While researching our money project in May 2008 in Beijing, we have come across the Swiss banknote designer Roger Pfund who happened to be in China at the same time. He happily indulged to speak about the design of the 100 yuan banknote.
Roger Pfund, the Swiss illustrator and banknote designer with a speaking name, enjoys the anonymity of cash. No one can track what he does with his money, he says in a conversation on the summer overheated terrace of the Hilton Beijing in May 2008. We sit at a table, in front of us one, then two, then three bottles of well-chilled, wonderful white wine. Roger Pfund is currently in Beijing to open an exhibition of his work. In addition to graphic designs of stocks and banknotes, he is also exhibiting a brand new Fiat, which he is painting with car paint in generous strokes. The car is to be auctioned off in a benefit event to help the victims of the Sechuan earthquake. He also meets with officials from the Chinese Ministry of the Interior, who want to commission him to design a new passport for China. He has already designed the Swiss passport and, as the designer, his name appears on every Swiss identity document. In this way, every Swiss person can also identify a little with Roger Pound, as a badge of good design taste.
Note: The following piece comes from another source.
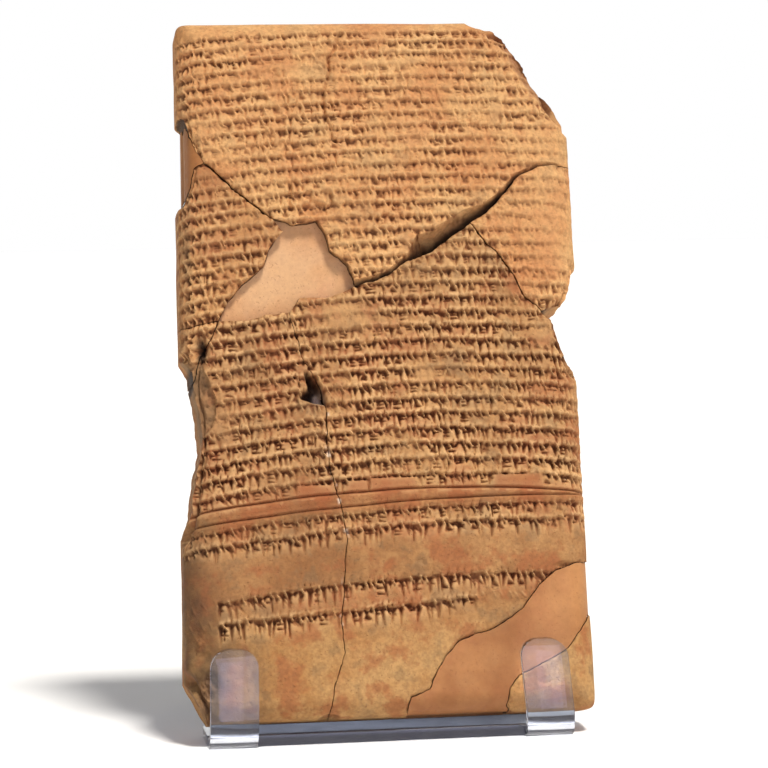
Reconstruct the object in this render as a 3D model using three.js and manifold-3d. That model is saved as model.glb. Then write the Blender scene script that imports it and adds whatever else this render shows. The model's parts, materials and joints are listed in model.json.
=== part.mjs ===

Roger Pfund, a multi-talented and active designer, and his design team took part in the competition for the design of the Euro, which was ultimately won by the Austrian Robert Kalina with a faceless design that complies with the specification and shows bridges and facades in their respective stylistic epochs. Roger Pfund makes no secret of the fact that he does not care much for this design. Money, he says, is a task that carries the weight of the state, and the state that spends it must also face up to this in terms of design and representation. Just as Pound had decorated the French 50 franc banknote issued before the introduction of the euro with Antoine Saint-Exupery, he also wanted to depict important European personalities on the euro bills. In the years that followed, he succeeded in doing so, at least for the new issues in Argentina: the Argentine 100 peso bill is emblazoned with the portrait of Evita Peron – in Roger Pfund’s design.